Catalog, Governance, and Lake Formation

Making the Lake Discoverable and Governed

A lake without catalog and governance is a swamp—teams cannot find datasets, access is all-or-nothing, and sensitive data proliferates unchecked.

Glue Data Catalog

The Glue Data Catalog stores table definitions, schemas, and partition metadata. Crawlers can infer schemas from S3 paths, but explicit table definitions via Infrastructure as Code (CloudFormation, Terraform) are more reliable for production.

glueContext.write_dynamic_frame.from_catalog(
    frame=result,
    database="silver",
    table_name="orders",
    additional_options={"enableUpdateCatalog": True, "updateBehavior": "UPDATE_IN_DATABASE"},
)

AWS Lake Formation

Lake Formation adds fine-grained access control on catalog resources. Define data lake administrators, grant permissions by table/column, and integrate with IAM and SSO.

Use LF-Tags for classification-based access: tag columns PII and grant analysts access to non-PII columns only.

Cross-account sharing uses Lake Formation permissions without copying data—similar in spirit to Snowflake sharing.

Integration with Downstream Tools

Athena provides serverless SQL on catalog tables—ideal for ad hoc exploration and lightweight marts.

Redshift Spectrum queries external tables registered in Glue—useful for federated queries without full loads.
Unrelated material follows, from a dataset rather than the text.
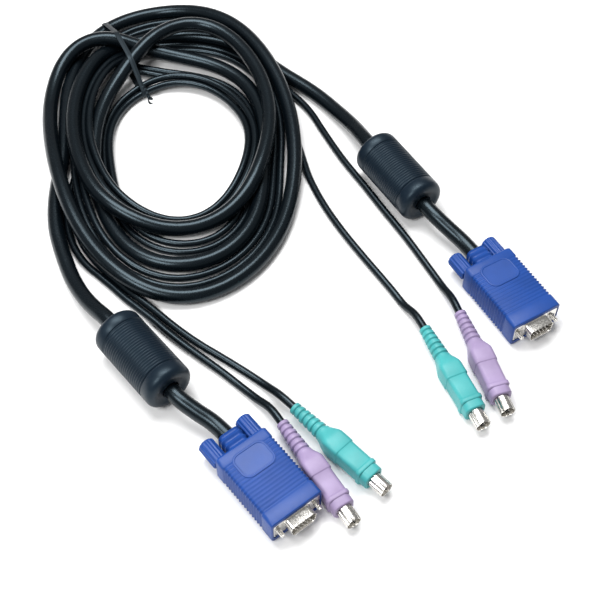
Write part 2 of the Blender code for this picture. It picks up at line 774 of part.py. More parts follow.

Sync gold tables to warehouses (Redshift COPY, Snowflake external tables) when BI tools need lower latency or richer SQL features.

Operational Hygiene

Version Glue scripts in Git; deploy via CI/CD
Log job metrics (duration, records processed, quarantine counts) to CloudWatch
Alert on job failures and quarantine volume spikes
Review IAM roles quarterly—Glue execution roles often accumulate excessive S3 permissions

Key Takeaways

Manage catalog tables as code; avoid schema drift from uncontrolled crawlers.
Use Lake Formation for column-level governance and cross-account sharing.
Integrate Athena, Spectrum, or warehouse sync based on consumer needs.
Monitor jobs and audit access permissions regularly.

Reflection

Can an analyst on your team find and query a curated dataset without asking an engineer for the S3 path? What catalog or documentation gap blocks them?